I address the realities girls face in their homes in terms of gender role expectations using the concepts of mujercitas and hombrecitos to explain how maternal expectations and gender role expectations sometimes complicate notions of performing well in school, thus creating different experiences for boys and girls. I begin the following section with a detailed story of the Osorio constellation. With this story I show how even though education expectations of mothers in New York and gender role expectations of caregivers in Mexico complicate children and youth’s experiences of education, females in Mexico managed to have better grades in school and were motivated to finish la prepa (high school).
The Osorio Constellation
At the time of our interview, Brianna had been in Jackson Heights, New York City for three years. Brianna left three daughters Fernanda (age 14), Ashley (age 12), and Tina (age 8) in San Bernardo, Puebla when she moved to New York. Ronald, her husband, had been going back and forth between Puebla and New York for 15 years. Ronald was undocumented, so crossing the border was always costly and dangerous. For this reason, in his first 11 years he went back to Mexico to see his wife three times. Each of the times Ronald went to Mexico, Brianna became pregnant with one of their three daughters.
During her first pregnancy, Ronald brought Brianna to the United States to establish their family in California. Fernanda, the oldest daughter, was born in the United States, but at
five months Brianna took her back to Mexico, where Fernanda lived until her fifteenth birthday. Brianna decided she needed support from her extended family to raise her daughter since Ronald was working all day. Ten years and two pregnancies later, Brianna returned to the United States, this time leaving their three daughters behind so she could join Ronald in New York City. Brianna described her life since she migrated to the United States as “lonely” and “without a main purpose.” When I asked her what the main purpose of her life was she said, “Raising my children, taking care of them, making sure they have an education.”

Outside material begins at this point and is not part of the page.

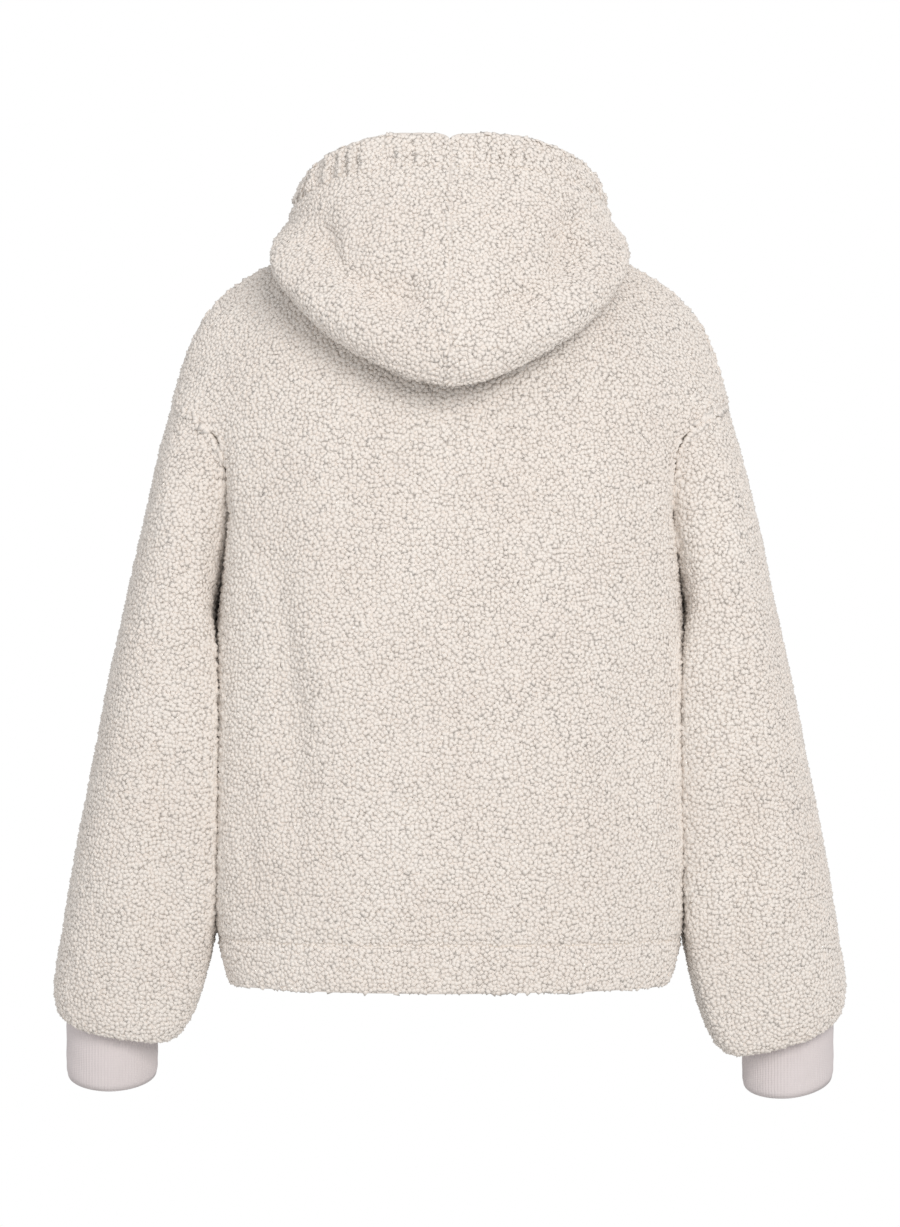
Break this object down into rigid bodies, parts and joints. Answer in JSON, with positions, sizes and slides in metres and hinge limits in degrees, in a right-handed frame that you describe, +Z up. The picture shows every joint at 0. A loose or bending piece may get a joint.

Though I found these responses to be somewhat normative and part of an appropriate narrative, they shaped the dynamics between mother and child. Prior to migrating, she lived in San Bernardo, Puebla, with her mother Leila, her sister Leti, her niece Lesley, her sister-in-law Marcia, and Marcia’s daughter Cece. Brianna explained to me,
I only left San Bernardo because Ronald and I thought that we had to try to live as husband and wife … it’s so hard being apart for so long and since the buildings fell [September 11 terrorist attack] Ronald kept saying that it would only get harder for us to see each other. So we thought, I will go for one or two years and then come back for my children. You know … a strong marriage is very important to children’s development as well.
Brianna’s daughters all attended the local public school in their pueblo. Fernanda went to the high school in the village about 15 minutes’ walking distance from her home, and Ashley and Tina walked about five minutes to their elementary and middle schools. The three daughters have grades that correspond to being in the top 20th percentile or higher in the United States. While the girls in this constellation performed well in school, it did not come without pressure from their families. During many meals at their home in Puebla, Leila told the girls how “shameful” it would be if they were not good students. “Your parents are there, and especially your mother, to provide for you, to dress you, to buy you books and shoes for you to go to school. Remember that when you are being difficult and annoying.” The sisters rolled their eyes, complained, and fought with each other, as they felt they were being “lectured” by their grandmother. At the same time, they understood the pressure of performing well in school because teachers and principals acknowledged their grades and efforts. Their motivations and experiences with education, however, were very different, and will be described in subsequent sections of this chapter.